In the year 2000, there were $424 million of damages ($652 million adjusted for inflation) and there were 41 fatalities. In the year 2007, there were $1.4 billion of damages ($1.8 billion adjusted for inflation) and there were 81 fatalities. These figures are far different than I anticipated. This is an indication that we will not be able to make a good prediction for damages and fatalities. There may or may not be any outbreaks this season, and let’s hope not.
Tornado data is particularly difficult to forecast because of these outbreaks. Outbreaks seem to be completely random and follow no pattern. Even though the 2007 tornado season matched the number of tornadoes for 2000, there were some super-outbreaks that caused catastrophic damage. For example, from May 4-6 there was a major tornado outbreak that tore through Texas all the way to South Dakota. The worst tornado that formed in this outbreak was on May 4th. This tornado was rated at an EF5, and destroyed 95% of the entire town of Greensburg, Kansas. This town is still recovering from this natural disaster today. This outbreak from May 4-6 caused $268 million ($342 million adjusted for inflation) worth of damage, caused 14 fatalities, and spawned a total of 129 confirmed tornadoes.

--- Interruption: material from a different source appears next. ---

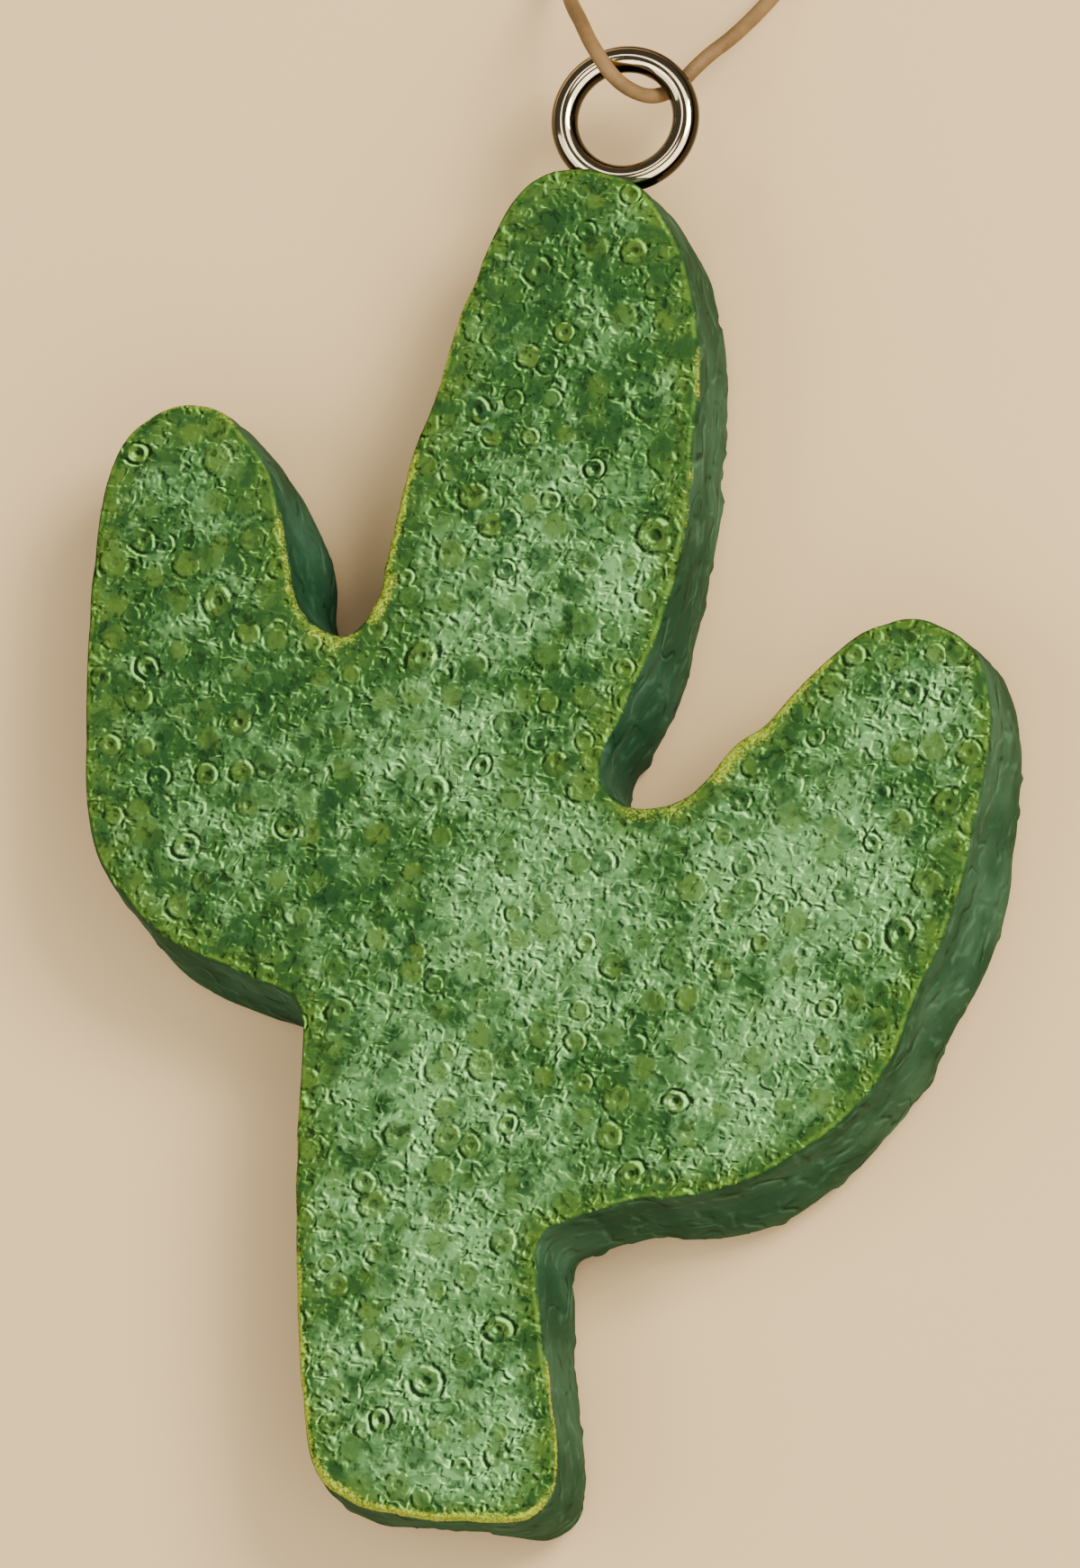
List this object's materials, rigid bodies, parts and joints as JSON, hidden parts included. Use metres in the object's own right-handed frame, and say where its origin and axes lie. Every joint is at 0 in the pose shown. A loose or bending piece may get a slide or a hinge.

There is a trend that every year a Fujita Scale is created or changed there is a major outbreak (1974 and 2007), so they should not update it. LOL
The biggest lesson I learned from this project was how difficult is is to predict tornadoes. Although my model did make forecasts that make sense, we still have no idea what is going to happen because of outbreaks. So far, there have been 46 tornadoes recorded in April as of April 26th. My forecast shows there should be 161 tornadoes this month. It could also be the case that not all of the confirmed cases have been filed yet.
To make predictions for this project I took the following steps.
The current technology that storm trackers and storm reporters have are keeping people safe across the United States. Statisticians are also keeping people safe by making correct forecast of the weather every day.